We managed to strike a deal that would take us to 5 locations for 1500THB. Ayutthaya is a historical town that once served as Thailand’s capital in ancient history. Now it serves as an archeological site with locals earning their livelihoods in the tourism business. Ayutthaya is a relatively small town with most places distanced 10 to 15 minutes of each other. The tuk- tuk driver will take you to the location and wait there. You are free to see the sights at your own pace. Due to the Thai kings’ passing all heritage site fees were waived off, hence we didn’t have to pay entry fee to see the sites. We visited Wat Phra Si Sanphet, Wat Phra Mahathat, Wat Ratchaburana, Wat Chaiwatthanram, Phra Chedi Suriyothai.
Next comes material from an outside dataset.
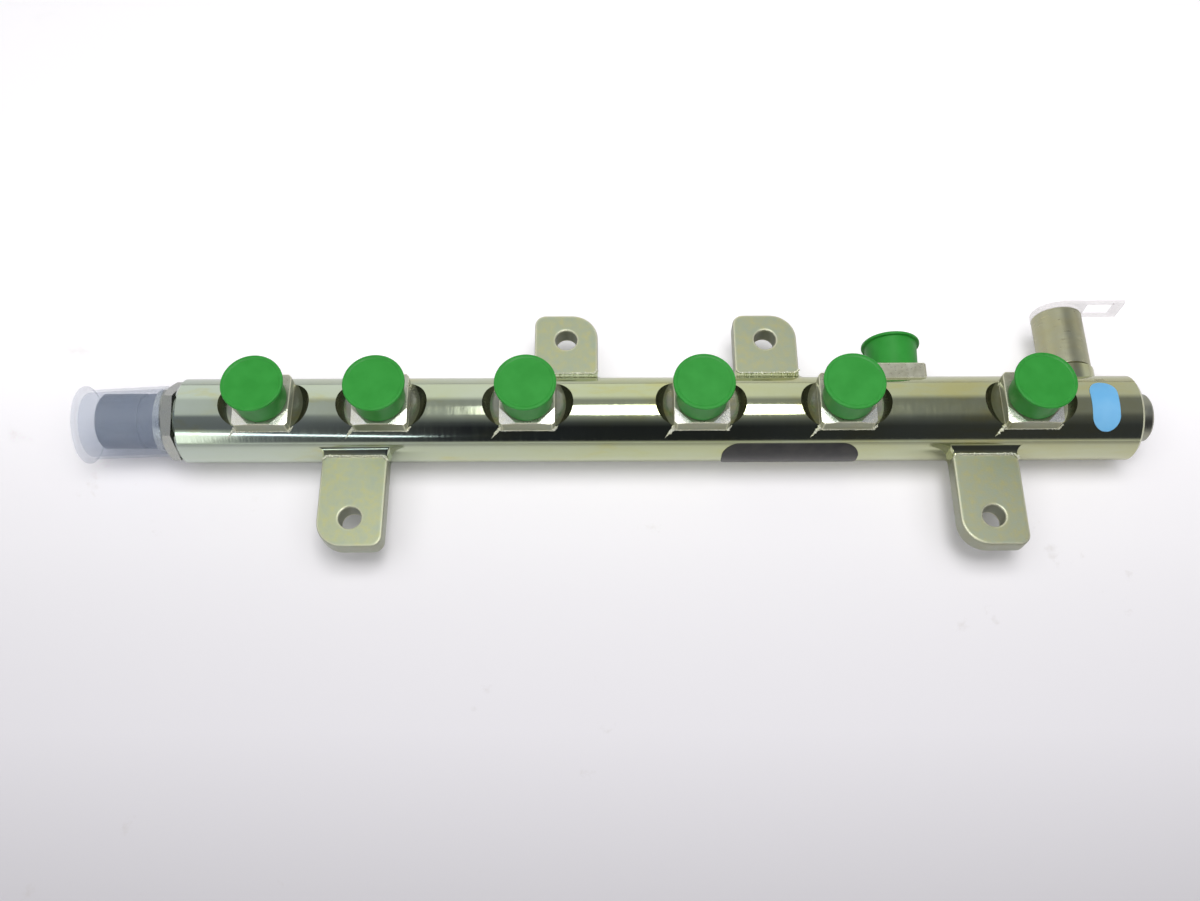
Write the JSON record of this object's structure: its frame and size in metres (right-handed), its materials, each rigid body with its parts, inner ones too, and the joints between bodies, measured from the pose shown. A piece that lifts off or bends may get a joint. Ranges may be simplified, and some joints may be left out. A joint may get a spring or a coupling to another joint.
{
  "type": "fuel rail",
  "caption": "Forged round diesel fuel rail with capped outlet ports, bolting tabs, an end pressure sensor, an end plug and a pressure limiting valve at the rear.",
  "frame": {"origin": "middle of the front pair of tab holes, on the seating face under the tabs", "axes": "+X along the rail from the sensor end to the plug end, +Y to the rear where the inlet and the limiting valve point, +Z the way the outlet ports point"},
  "size_m": [0.4155, 0.1009, 0.0495],
  "materials": {
    "rail_zinc": "satin",
    "green_cap": "satin",
    "sensor_steel": "satin",
    "soft_iron": "satin",
    "black_plastic": "matte",
    "contact_brass": "satin",
    "milky_cover": "satin",
    "valve_zinc": "satin",
    "hardened_steel": "polished",
    "spring_steel": "satin",
    "clear_cap": "gloss",
    "dark_steel": "satin",
    "plate_black": "satin",
    "label_blue": "satin"
  },
  "bodies": {
    "rail": {"rail_body": "rail_zinc", "port_cap_1": "green_cap", "port_cap_2": "green_cap", "port_cap_3": "green_cap", "port_cap_4": "green_cap", "port_cap_5": "green_cap", "port_cap_6": "green_cap", "inlet_cap": "green_cap", "sensor_body": "sensor_steel", "sensor_seal_ring": "soft_iron", "sensor_housing": "black_plastic", "sensor_pins": "contact_brass", "sensor_cover": "milky_cover", "valve_body": "valve_zinc", "valve_spring": "spring_steel", "valve_shim": "hardened_steel", "valve_retainer": "hardened_steel", "valve_outlet_cap": "clear_cap", "end_plug": "dark_steel", "plug_washer": "soft_iron", "data_plate": "plate_black", "blue_label": "label_blue"},
    "plunger": {"valve_plunger": "hardened_steel"}
  },
  "joints": [
    {"name": "plunger_lift", "type": "slide", "parent": "rail", "child": "plunger", "axis": [0, 1, 0], "range_m": [0, 0.0012], "stiffness_N_per_m": 20000, "springref_m": -0.003, "deforming": ["valve_spring"]}
  ]
}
An Ayutthaya day trip will eat into most of your day, the two hour train ride each way will add up. I would recommend skipping Ayutthaya especially if you are from India. Ayutthaya pales in comparison to heritage sites such as Hampi, in India. If you are from the west though, Ayutthaya may seem a lot more appealing and may be worth your visit.
Khao San Road
Khao San Road is the heart of Bangkok’s vibrant nightlife. A visit to Bangkok without visiting Khao San road is an incomplete one. The stretch features bars, clubs, shops and street food. We found more varieties of unusual food here than any other place we visited. Heard about Thailand’s famous fried insects? You’ll find a couple of carts selling them here. The carts are usually surrounded by tourists. The nifty vendors even charge money for people to take photos of the insects. I highly recommend trying an insect, if only for the bragging rights, and watching your friends get squeamish as you tell them.